To sample and be able to compute the log probabilty of a transformation using an NF we wrap the chain of bijectors as TransformedDistribution with a standard normal as base distribution.

distribution = tfd.TransformedDistribution(
    distribution=tfd.MultivariateNormalDiag(loc=tf.zeros(2)),
    bijector=bijectors
)

To fit the density, we can again use TensorFlow’s API with the negative log likelihood as loss function

x_ = tfkl.Input(shape=(2,), dtype=tf.float32)
log_prob_ = distribution.log_prob(x_)
model = tfk.Model(x_, log_prob_)

model.compile(optimizer=tf.optimizers.Adam(), loss=lambda _, log_prob: -log_prob)
_ = model.fit(x=X,
              y=np.zeros((X.shape[0], 0), dtype=np.float32),
              batch_size= X.shape[0],
              epochs=2000,
              steps_per_epoch=1,
              verbose=0,
              shuffle=True)

Having the weights optimized, we can sample from the distribution and check if the trained model is similar to the moon distribution.

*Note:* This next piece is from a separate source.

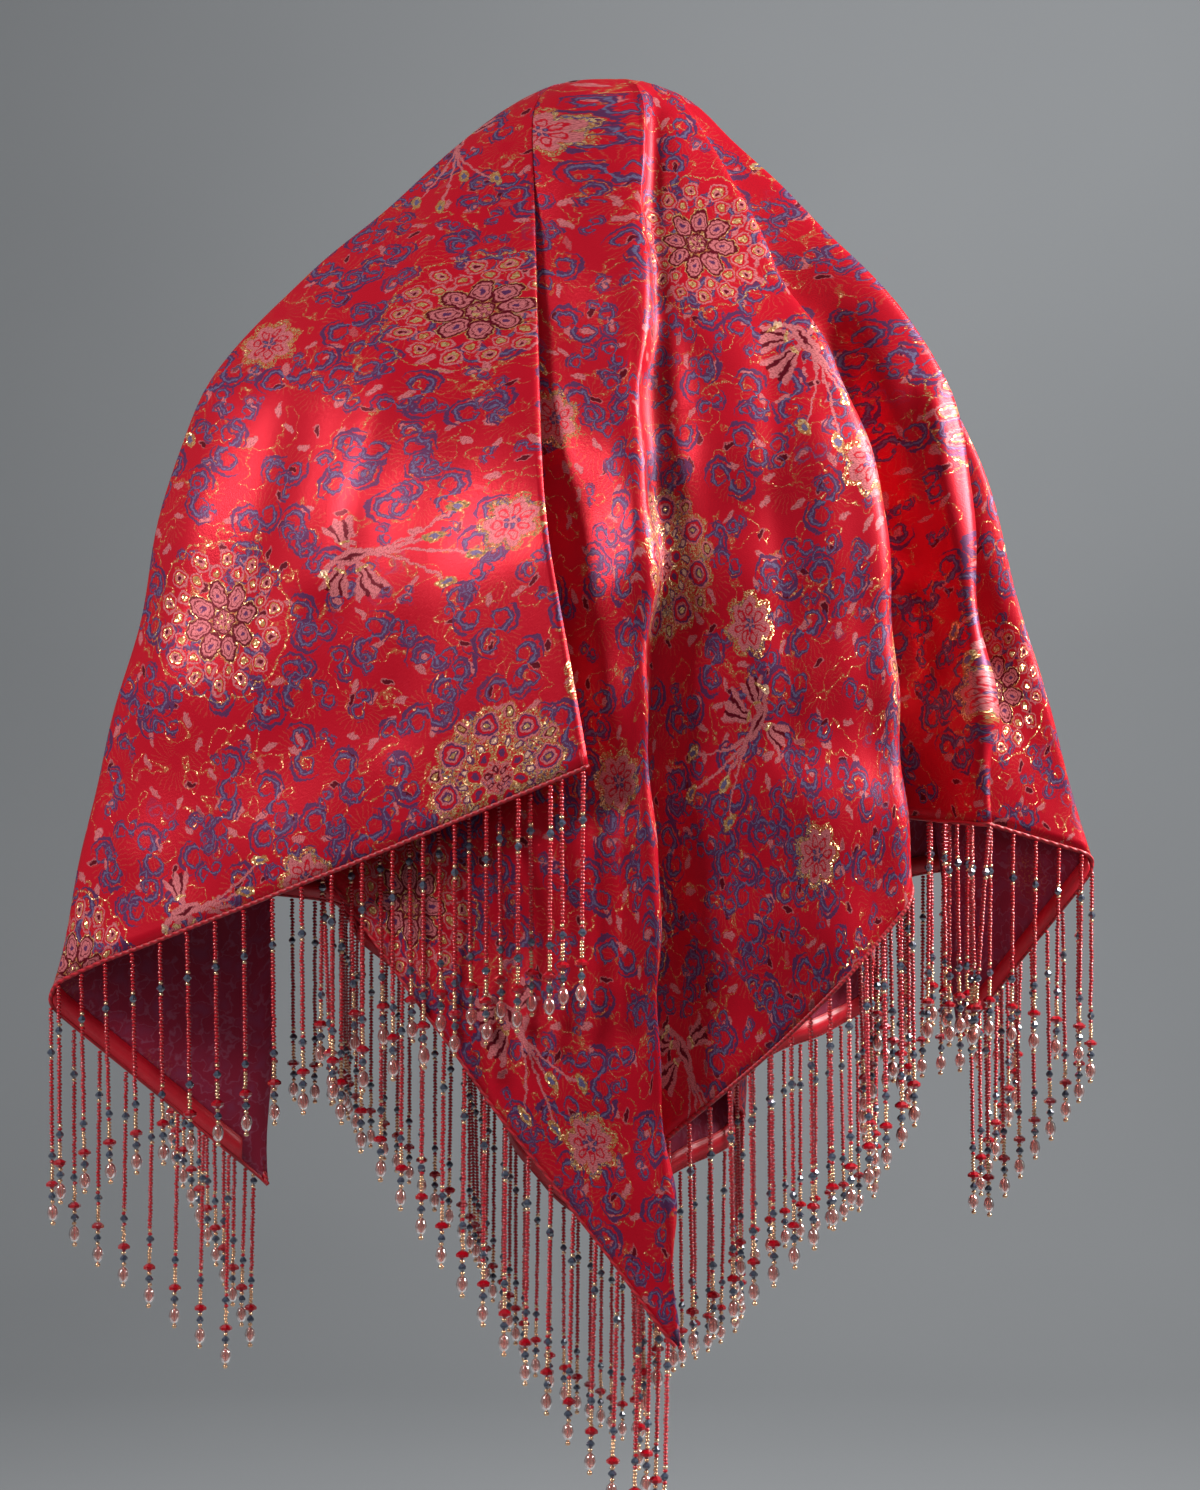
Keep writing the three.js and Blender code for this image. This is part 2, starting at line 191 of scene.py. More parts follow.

samples = distribution.sample(1000)
samples = pd.DataFrame(samples.numpy(), columns=["x", "y"])

ax = sns.scatterplot(
  data=samples,
  x="x", y="y", 
  color='black', marker='.', linewidth=0
);
plt.show()

References

Papamakarios, George, Eric Nalisnick, Danilo Jimenez Rezende, Shakir Mohamed, and Balaji Lakshminarayanan. 2019. “Normalizing Flows for Probabilistic Modeling and Inference.” http://arxiv.org/abs/1912.02762.

Papamakarios, George, Theo Pavlakou, and Iain Murray. 2017. “Masked Autoregressive Flow for Density Estimation.” In Advances in Neural Information Processing Systems, edited by I. Guyon, U. V. Luxburg, S. Bengio, H. Wallach, R. Fergus, S. Vishwanathan, and R. Garnett. Vol. 30.